§ **Instructions to follow**:
Each line from the start of the data below through the one containing "lip_reveal = 2.6" must be reproduced exactly.

§ **Available data**:
==============================
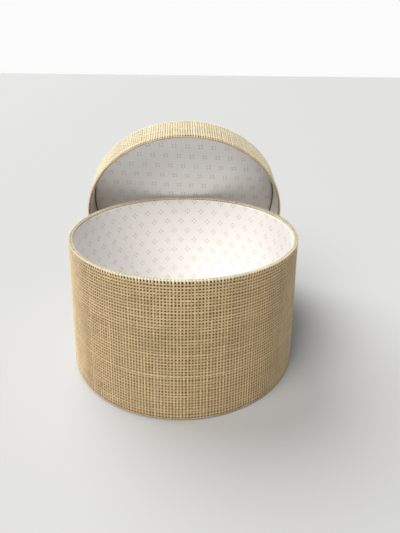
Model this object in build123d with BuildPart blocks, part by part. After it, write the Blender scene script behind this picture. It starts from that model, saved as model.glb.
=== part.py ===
from build123d import *
from math import cos, radians, sin
import os

# A round hat box in millimetres: a board box covered in burlap and lined with printed paper,
# and its loose lid. +Z is up and the box's axis. The origin is the middle of the underside.
# The lid stands on its rim behind the box, hollow side towards -Y, and leans on the box's lip.

# Driving dimensions: the box
box_radius = 125.0  # over the burlap
box_height = 141.4  # underside to the top of the lip
box_board = 2.5  # wall and base board
lip_reveal = 2.6  # burlap left showing inside, above the lining

# Driving dimensions: the lid
lid_radius = 129.3  # over the burlap
lid_depth = 38.8  # rim to the top's edge
band_board = 1.2  # the lid's band is thinner board, easier to roll
top_board = 2.0
rim_reveal = 2.2  # burlap left showing inside, above the lid's lining
crevice = 1.6  # between the edge of the top's lining and the band's

# Driving dimensions: the sheets that cover and join the boards
burlap = 1.0
lining = 0.4  # printed paper on thin card
tape = 0.15  # gummed kraft paper
tape_leg = 9.0  # each leg of a tape folded into a corner
tape_width = 30.0  # the tape across a board's joint
lip_turn_in = 16.0  # burlap turned over the box's lip and glued down inside
rim_turn_in = 10.0  # the same over the lid's rim
hem = 14.0  # burlap turned over a base or a top and glued flat
disc_inset = 3.5  # from the edge to the burlap disc that hides the hem
lip_round = 1.0
board_gap = 0.5  # where a rolled board's ends meet
burlap_lap = 14.0  # overlap of the burlap's ends
lap_rise = 0.7  # how far that overlap stands out, pressed in glue
lining_lap = 11.0

# Where the joints are, in degrees from +X of the box's plane or the lid's
box_board_joint = 35.0
box_burlap_joint = 52.0
box_lining_joint = 123.8
lid_board_joint = 150.0
lid_burlap_joint = 48.0
lid_lining_joint = 118.0

# Where the lid stands
lid_tilt = 22.7  # from upright, leaning over the box
lid_turn = 1.0  # about +Z
lid_aside = 2.8  # towards +X
lean_clearance = 0.3  # between the lid's lining and the lip it leans on

# Heights in the box, from the underside
base_hem_top = 2 * burlap
base_board_top = base_hem_top + box_board
base_lining_top = base_board_top + tape + lining
wall_board_top = box_height - burlap

# Radii in the box, from the outside in
wall_board_outer = box_radius - burlap
wall_board_inner = wall_board_outer - box_board
wall_lining_outer = wall_board_inner - burlap
wall_lining_inner = wall_lining_outer - lining

# Depths in the lid, from the rim
lid_board_end = lid_depth - burlap
lid_board_face = lid_board_end - top_board
lid_tape_face = lid_board_face - tape
lid_inner_depth = lid_tape_face - lining

# Radii in the lid, from the outside in
band_board_outer = lid_radius - burlap
band_board_inner = band_board_outer - band_board
band_lining_outer = band_board_inner - burlap
band_lining_inner = band_lining_outer - lining


def leaning_plane():
    """The lid's plane: origin in the middle of its rim, +Z out through its top."""
    tilt = radians(lid_tilt)
    turn = radians(lid_turn)
    across = Vector(cos(turn), sin(turn), 0)
    back = Vector(-sin(turn), cos(turn), 0)
    up = Vector(0, 0, 1)
    height = lid_radius * cos(tilt)
    lip_reach = box_radius * cos(tilt) + box_height * sin(tilt) + lean_clearance
    reach = (lip_reach - lid_inner_depth - height * sin(tilt)) / cos(tilt)
    middle = back * reach + across * lid_aside + up * height
    return Plane(origin=middle, x_dir=across, z_dir=back * cos(tilt) + up * sin(tilt))


def section_of(plane):
    """The plane through another's axis: its x is the radius and its y the axis."""
    return Plane(origin=plane.origin, x_dir=plane.x_dir, z_dir=-plane.y_dir)


def band(inner, outer, low, high):
    """Adds one rectangle of a turned section, from its radii and heights."""
    with Locations(((inner + outer) / 2, (low + high) / 2)):
        Rectangle(outer - inner, high - low)


def ring(inner, outer):
    """Adds a flat ring to the sketch."""
    Circle(outer)
    Circle(inner, mode=Mode.SUBTRACT)


def keep_strip(angle, width):
    """Keeps the stretch of the sketched ring that a strip of this width covers at an angle."""
    with PolarLocations(box_radius, 1, start_angle=angle):
        Rectangle(width, width, mode=Mode.INTERSECT)


def disc_piece(label, plane, radius, low, high):
    """A flat disc."""
    with BuildPart() as piece:
        with BuildSketch(plane.offset(low)):
            Circle(radius)
        extrude(amount=high - low)
    piece.part.label = label
    return piece


def rolled_board(label, plane, inner, outer, low, high, joint):
    """A strip of board rolled into a ring, with a fine gap where its ends meet."""
    with BuildPart() as piece:
        with BuildSketch(plane.offset(low)):
            ring(inner, outer)
            with PolarLocations((inner + outer) / 2, 1, start_angle=joint):
                Rectangle(2 * (outer - inner), board_gap, mode=Mode.SUBTRACT)
        extrude(amount=high - low)
    piece.part.label = label
    return piece


def joint_tape(label, plane, outer, low, high, joint):
    """The tape glued inside a rolled board, across its joint."""
    with BuildPart() as piece:
        with BuildSketch(plane.offset(low)):
            ring(outer - tape, outer)
            keep_strip(joint, tape_width)
        extrude(amount=high - low)
    piece.part.label = label
    return piece


def corner_tape(label, plane, outer, corner, leg_end):
    """A ring of tape folded into the corner between a disc and a rolled board."""
    towards_disc = tape if leg_end > corner else -tape
    low, high = sorted((corner, leg_end))
    flat_low, flat_high = sorted((corner, corner + towards_disc))
    with BuildPart() as piece:
        with BuildSketch(section_of(plane)):
            band(outer - tape, outer, low, high)
            band(outer - tape_leg, outer, flat_low, flat_high)
        revolve(axis=Axis(plane.origin, plane.z_dir))
    piece.part.label = label
    return piece


def lining_sleeve(label, plane, low, high, inner, outer, joint):
    """A strip of lining round the inside, with its end lapped over its start."""
    with BuildPart() as piece:
        with BuildSketch(plane.offset(low)):
            ring(inner, outer)
        extrude(amount=high - low)
        with BuildSketch(plane.offset(low)):
            ring(inner - lining, inner)
            keep_strip(joint, lining_lap)
        extrude(amount=high - low)
    piece.part.label = label
    return piece


def burlap_sleeve(label, plane, outer, board, lip, turn_in, hem_face, joint):
    """Burlap round a rolled board: turned in over its lip, and turned flat over its other end.

    lip and hem_face are the heights of the sleeve's two ends along the plane's axis.
    """
    inwards = 1 if hem_face > lip else -1
    inner = outer - 2 * burlap - board
    lip_low, lip_high = sorted((lip, lip + inwards * burlap))
    turn_low, turn_high = sorted((lip, lip + inwards * turn_in))
    hem_low, hem_high = sorted((hem_face, hem_face - inwards * burlap))
    low, high = sorted((lip, hem_face))
    with BuildPart() as piece:
        with BuildSketch(section_of(plane)) as section:
            band(outer - burlap, outer, low, high)
            band(inner, outer, lip_low, lip_high)
            band(inner, inner + burlap, turn_low, turn_high)
            band(outer - hem, outer, hem_low, hem_high)
            ends = section.vertices().group_by(Axis.Y)
            corners = ends[0] + ends[-1]
            fillet([corner for corner in corners if corner.X > inner - lip_round], lip_round)
        revolve(axis=Axis(plane.origin, plane.z_dir))
        with BuildSketch(plane.offset(low + 2 * lip_round)):
            ring(outer - burlap / 2, outer + lap_rise)
            keep_strip(joint, burlap_lap)
        extrude(amount=high - low - 4 * lip_round)
    piece.part.label = label
    return piece


def box_pieces():
    """The box, from its boards out to its burlap and in to its lining."""
    plane = Plane.XY
    return [
        rolled_board("box_wall_board", plane, wall_board_inner, wall_board_outer,
                     base_hem_top, wall_board_top, box_board_joint),
        disc_piece("box_base_board", plane, wall_board_inner, base_hem_top, base_board_top),
        joint_tape("box_wall_joint_tape", plane, wall_board_inner,
                   base_board_top + tape_leg, box_height - lip_turn_in, box_board_joint),
        corner_tape("box_base_corner_tape", plane, wall_board_inner,
                    base_board_top, base_board_top + tape_leg),
        burlap_sleeve("box_wall_burlap", plane, box_radius, box_board,
                      box_height, lip_turn_in, burlap, box_burlap_joint),
        disc_piece("box_base_burlap", plane, box_radius - disc_inset, 0, burlap),
        lining_sleeve("box_wall_lining", plane, base_lining_top, box_height - lip_reveal,
                      wall_lining_inner, wall_lining_outer, box_lining_joint),
        disc_piece("box_base_lining", plane, wall_lining_outer,
                   base_board_top + tape, base_lining_top),
    ]


def lid_pieces():
    """The lid, in its own leaning plane, built up the same way."""
    plane = leaning_plane()
    return [
        rolled_board("lid_band_board", plane, band_board_inner, band_board_outer,
                     burlap, lid_board_end, lid_board_joint),
        disc_piece("lid_top_board", plane, band_board_inner, lid_board_face, lid_board_end),
        joint_tape("lid_band_joint_tape", plane, band_board_inner,
                   rim_turn_in, lid_board_face - tape_leg, lid_board_joint),
        corner_tape("lid_top_corner_tape", plane, band_board_inner,
                    lid_board_face, lid_board_face - tape_leg),
        burlap_sleeve("lid_band_burlap", plane, lid_radius, band_board,
                      0, rim_turn_in, lid_depth, lid_burlap_joint),
        disc_piece("lid_top_burlap", plane, lid_radius - disc_inset,
                   lid_depth, lid_depth + burlap),
        lining_sleeve("lid_band_lining", plane, rim_reveal, lid_tape_face,
                      band_lining_inner, band_lining_outer, lid_lining_joint),
        disc_piece("lid_top_lining", plane, band_lining_inner - crevice,
                   lid_inner_depth, lid_tape_face),
    ]


os.makedirs("parts", exist_ok=True)
for piece in box_pieces() + lid_pieces():
    export_step(piece.part, f"parts/{piece.part.label}.step")
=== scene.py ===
import math

import bpy
import numpy as np
from mathutils import Matrix, Vector


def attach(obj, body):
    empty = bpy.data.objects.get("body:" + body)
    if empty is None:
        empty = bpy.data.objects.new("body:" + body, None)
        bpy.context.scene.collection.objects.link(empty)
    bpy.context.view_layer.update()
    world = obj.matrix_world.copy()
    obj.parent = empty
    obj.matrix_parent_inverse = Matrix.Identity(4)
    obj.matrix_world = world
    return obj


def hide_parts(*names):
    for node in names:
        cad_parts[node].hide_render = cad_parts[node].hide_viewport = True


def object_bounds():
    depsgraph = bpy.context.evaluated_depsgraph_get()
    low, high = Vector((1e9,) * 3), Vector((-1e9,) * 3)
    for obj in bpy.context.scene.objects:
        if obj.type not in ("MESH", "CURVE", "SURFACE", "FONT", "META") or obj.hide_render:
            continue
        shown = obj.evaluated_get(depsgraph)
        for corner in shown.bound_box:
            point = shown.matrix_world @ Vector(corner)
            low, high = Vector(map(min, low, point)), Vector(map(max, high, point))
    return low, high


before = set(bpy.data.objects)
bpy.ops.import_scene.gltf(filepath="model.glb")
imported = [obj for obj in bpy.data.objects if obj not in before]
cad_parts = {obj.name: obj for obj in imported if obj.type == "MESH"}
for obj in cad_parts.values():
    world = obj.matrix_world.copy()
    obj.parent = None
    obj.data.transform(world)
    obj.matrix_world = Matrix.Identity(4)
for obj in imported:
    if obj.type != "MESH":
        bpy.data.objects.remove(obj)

# Looks of a round burlap hat box and its lid. Metres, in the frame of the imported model.
# Each burlap cover is woven here thread by thread over its board, and each lining is a sheet
# of printed paper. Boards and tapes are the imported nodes, with materials.

cad_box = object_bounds()

MM = 0.001
WHOLE_TURN = 2 * math.pi

# The burlap
PITCH = 3.0 * MM  # from one thread to the next, both ways
HALF_WIDTH = 0.72 * MM  # of a thread, flattened on its board
HALF_THICK = 0.25 * MM
WAVE = 0.22 * MM  # how far a thread swings over and under the ones it crosses
BURLAP = 1.0 * MM
HEM = 14.0 * MM  # turned under a base or over a top
SIDES = 6  # of a thread's section
RUN_ON = 0.4  # of a pitch: how far a thread goes on past the last one it crosses
RAGGED = 0.3 * MM  # how unevenly the ends are cut
DISC_RAGGED = 0.25 * MM
DISC_TRIM = 0.4 * MM  # from the end of a disc's thread to the disc's edge

# How uneven the threads are. A reach is how far it is from one turn of a wander to the next.
STRAY = 0.10 * MM  # of a whole thread, to one side
STRAY_WANDER = 0.16 * MM  # and of its course
STRAY_REACH = 24 * MM
SLUB = 0.16  # share of a thread's width, along the thread
SLUB_REACH = 9 * MM
WIDTH_SPREAD = 0.05  # and from thread to thread
THINNEST = 0.7
THICKEST = 1.4
TONE = 0.5
TONE_SPREAD = 0.06  # from thread to thread
TONE_WANDER = 0.16  # and along a thread

# The overlap of a sleeve's ends
LAP = 5  # threads
LAP_RISE = 0.7 * MM
LAP_FADE = 2 * PITCH  # how far it stays from the wall's edges, and over which its lift comes in

# The folds of a sleeve
HEM_EDGE = 0.4 * MM  # rounding of a board's edge under the hem
FOLD_EDGE = 0.9 * MM  # and under the fold at a lip or rim
CORNER_POINTS = 4  # along each rounding
FOLD_PITCH = 2.2 * MM  # how close the threads come together on and behind the fold
FOLD_BLEND = 3 * MM  # over which the wall's looks change to the fold's
PUFF = 0.5 * MM  # how far the folded cloth stands off there
PUFF_REACH = 7 * MM  # how far down the wall it does
CREST = 0.28 * MM  # how far the threads over the fold stand above the cloth, and the rest below
CREST_REACH = 2 * MM
UNDER_LINING = 4.0 * MM  # how far the woven fold goes on behind the lining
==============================
§ **Response for this exercise**:
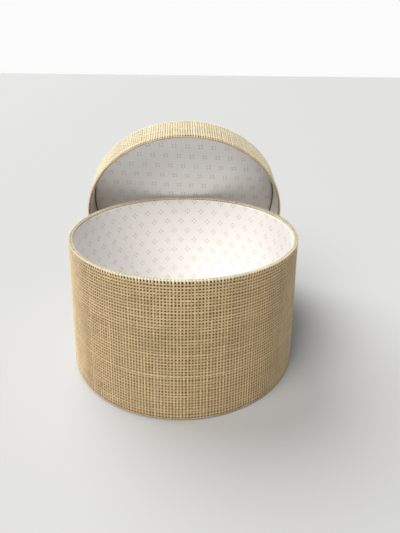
Model this object in build123d with BuildPart blocks, part by part. After it, write the Blender scene script behind this picture. It starts from that model, saved as model.glb.
=== part.py ===
from build123d import *
from math import cos, radians, sin
import os

# A round hat box in millimetres: a board box covered in burlap and lined with printed paper,
# and its loose lid. +Z is up and the box's axis. The origin is the middle of the underside.
# The lid stands on its rim behind the box, hollow side towards -Y, and leans on the box's lip.

# Driving dimensions: the box
box_radius = 125.0  # over the burlap
box_height = 141.4  # underside to the top of the lip
box_board = 2.5  # wall and base board
lip_reveal = 2.6  # burlap left showing inside, above the lining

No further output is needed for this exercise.